What hydrogen embrittlement is
Hydrogen embrittlement (HE) is when hydrogen atoms enter hard steel, making it brittle so it can crack under tension below its rated load. It often appears hours to days after assembly, which makes it dangerous.
It mostly affects high-hardness steel (generally >320 HV / ~32 HRC, e.g. grade 10.9 and 12.9 bolts).
Where the hydrogen comes from
Hydrogen enters during surface prep and plating — acid pickling and electroplating generate hydrogen at the surface, some of which diffuses into the steel.
Baking (de-embrittlement)
The standard prevention is baking at ~190–220°C for 4–24 hours, started soon after plating (often within 1–4 hours), so hydrogen diffuses out before it causes damage.

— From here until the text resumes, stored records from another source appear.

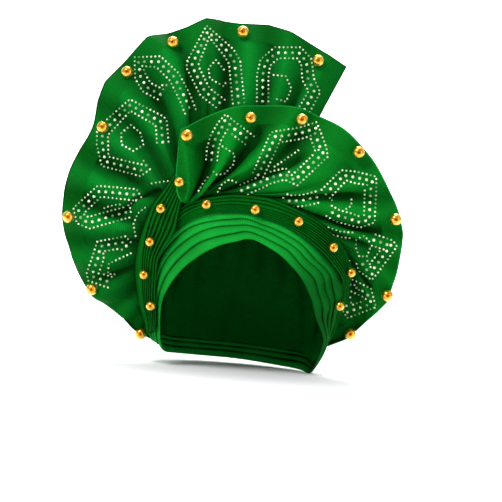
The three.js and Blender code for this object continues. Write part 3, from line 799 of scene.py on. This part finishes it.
def fan_grid(folds, fold_lines, seed, gathered_from, angular_from):
    """Grid of points on a fan, and the painted shade and highlight that its root and each fold line put
    there.
    """
    table = half_millimetres(from_photo(folds))
    last = len(table) - 1
    stations = np.linspace(0, last, last * FAN_COLUMNS_PER_FOLD + 1)
    t = np.linspace(0, 1, FAN_ROWS + 1)[None, :, None]
    root, belly, rim = (along_table(table[:, k], stations)[:, None] for k in range(3))
    straight = [np.interp(stations, np.arange(last + 1), table[:, 2, k]) for k in range(3)]
    angular = RIM_SHARPNESS * smooth_step(stations, angular_from, angular_from + ANGULAR_START)
    rim = rim + (np.stack(straight, axis=-1)[:, None] - rim) * angular[:, None, None]
    points = root * (1 - t) * (1 - 2 * t) + belly * 4 * t * (1 - t) + rim * t * (2 * t - 1)
    forwards = np.zeros_like(points)
    forwards[..., 1] = -1
    normals = face_normals(points, forwards)
    t, u = t[..., 0], stations[:, None]
    # Two slow waves, so that no two folds are alike.
    wander = np.sin(0.9 * u + seed) + 0.6 * np.sin(0.37 * u + 2 * seed)
    gathers = np.sin(2 * math.pi * GATHERS_PER_FOLD * u + wander) * np.exp(-t / GATHER_REACH)
    gathers = gathers * smooth_step(u, gathered_from, gathered_from + GATHERS_START)
    ripple = np.sin(2 * math.pi * (RIPPLES_PER_FOLD * u + RIPPLE_WANDER * wander * t)) * window(t, *RIPPLED)
    lift = GATHER_HEIGHT * gathers + RIPPLE_HEIGHT * ripple
    shade = -ROOT_SHADE * (1 - smooth_step(t, 0.0, ROOT_SHADE_REACH)) * np.ones_like(lift)
    for height, width, light, course in fold_lines:
        shares, places = zip(*course)
        middle = np.interp(t, shares, places)
        fade = window(t, np.add(shares[0], FOLD_LINE_START), np.add(shares[-1], FOLD_LINE_END))
        bell = np.exp(-(((u - middle) / width) ** 2)) * fade
        lift = lift + height * bell
        shade = shade + light * bell
    return points + normals * lift[..., None], forwards, shade


def fan(name, node, points, forwards, shade, hemmed_side, flat, area, rests_on):
    rim_distance = run_length(points[:, ::-1], 1)[:, ::-1]
    side_distance = run_length(points, 0)
    if hemmed_side == "last":
        side_distance = side_distance[-1] - side_distance
    edge = np.minimum(rim_distance, side_distance)
    normals = face_normals(points, forwards)
    hemmed = 1 - smooth_step(edge, FAN_HEM - HEM_STEP_BLUR, FAN_HEM + HEM_STEP_BLUR)
    points = points + normals * (FAN_HEM_STEP * hemmed)[..., None]
    along = np.broadcast_to(run_length(points[:, -LAYOUT_ROW:1 - LAYOUT_ROW], 0), rim_distance.shape)
    piece = cloth_piece(
        name,
        points,
        forwards,
        np.stack([along, rim_distance], axis=-1),
        np.clip(fold_painted_light(points, normals, FAN_COLUMNS_PER_FOLD, FAN_FOLD_DEPTH) + shade, 0, 1),
        edge,
        FAN_CLOTH,
    )
    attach(piece, "root")
    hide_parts(node)
    return piece


back_fan = fan(
    "back_fan_cloth",
    "back_fan",
    *fan_grid(BACK_FAN_FOLDS, BACK_FOLD_LINES, seed=1.0, gathered_from=7, angular_from=12.5),
    hemmed_side="last",
    flat=(0.56, 0.165),
    area=0.060,
    rests_on=["crown_cap_cloth", "left_sash_cloth"],
)
# Shaded and lit colours of the same green, for painted shade and painted light.
back_fan.data.materials.append(
    brocade(
        "fan cloth",
        linear(2, 44, 10),
        linear(12, 110, 36),
        linear(8, 74, 20),
        rib_pitch=0.0019,
        hem_width=FAN_HEM,
    )
)

# Front fan: the second end of the cloth, spread low over the right brow in front of the back
# fan. Its folded left edge stands up over the crossing, and its folds run out to the right.
FRONT_FAN_FOLDS = (
    ((181, 201, -93), (176, 179, -95), (181.5, 130.7, -89)),
    ((184, 202.5, -94), (189, 172, -98), (185.5, 127.2, -93)),
    ((187, 203, -92.5), (206, 176, -85), (205, 117, -78)),
    ((190, 201.5, -92), (222, 162, -96), (236, 106.5, -89)),
    ((194.5, 199, -90), (240, 154, -82), (272, 105.4, -72)),
    ((200, 195.5, -88.3), (253, 161, -91), (299, 107.8, -82)),
    ((207, 194, -86.5), (265, 171, -80), (316, 115.4, -70)),
    ((215, 193.4, -86.2), (284, 177, -88), (345, 130, -78)),
    ((228, 192.6, -85.2), (300, 187, -81), (370, 156.5, -67)),
    ((243, 193, -84.6), (305, 192, -82), (383, 178, -70)),
    ((258, 196.6, -83), (318, 199, -72), (392.5, 197, -54)),
    ((275, 202, -81.5), (325, 208, -75), (399.6, 216, -61)),
    ((291, 208.5, -77.5), (341, 225, -62), (402.8, 232.5, -46)),
    ((307.5, 217.3, -71.5), (352.5, 236, -60), (401.7, 249, -53)),
    ((323, 228.5, -63.5), (361.5, 251.5, -47), (398, 267, -36)),
    ((339, 242.6, -50), (370, 265, -42), (393, 285, -40)),
    ((347.5, 255.5, -39.2), (371, 285, -31), (387, 302, -26)),
    ((351, 269, -31.5), (369.5, 299, -27), (377.5, 312, -28)),
    ((349.5, 283, -22.5), (365, 308, -16), (367.5, 320.5, -17)),
    ((340, 299, -22), (358, 317, -7), (356.5, 331, -11)),
    ((336, 311, -14), (350, 327, 0), (345.5, 338.5, -4)),
    ((331, 325, 0), (343.5, 335.5, 8.5), (338.5, 341.3, 5)),
    ((323, 339, 10), (329.5, 344, 20), (323, 346.5, 14)),
)
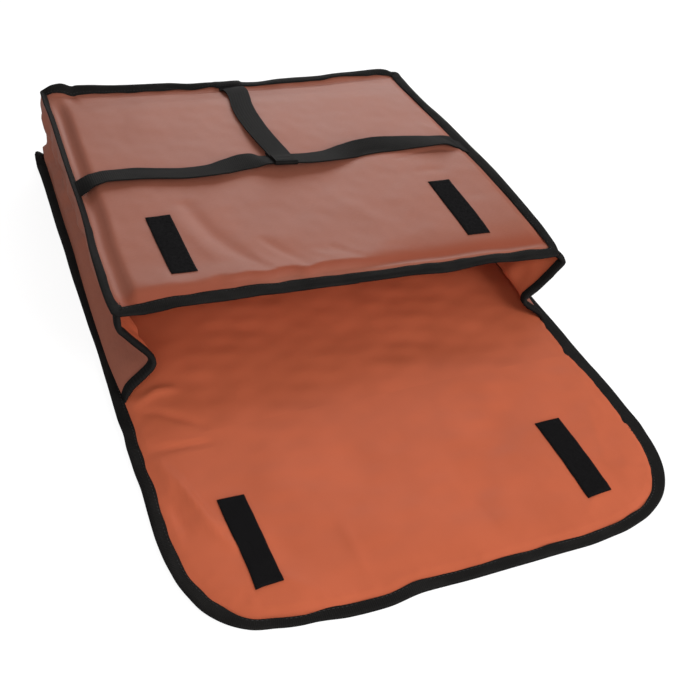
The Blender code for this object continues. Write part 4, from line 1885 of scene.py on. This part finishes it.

Standards such as ASTM B850 / ISO 4042 give temperature/time guidance by hardness level.
Good practice
For high-hardness fasteners, specify baking on the work order up front and bake as soon as possible after plating. V.S. Heat Treatment offers a baking service with an oven that processes up to 800 kg per batch with continuous time and temperature logging, managing this step for HE-risk work to protect load-bearing parts.
FAQ
Which parts need baking?+
High-hardness steel (~32 HRC and up) that has been acid-pickled or electroplated — e.g. grade 10.9/12.9 bolts, springs, clips.
Can baking be delayed?+
No — bake as soon as possible after plating (often within hours); waiting too long risks damage already forming.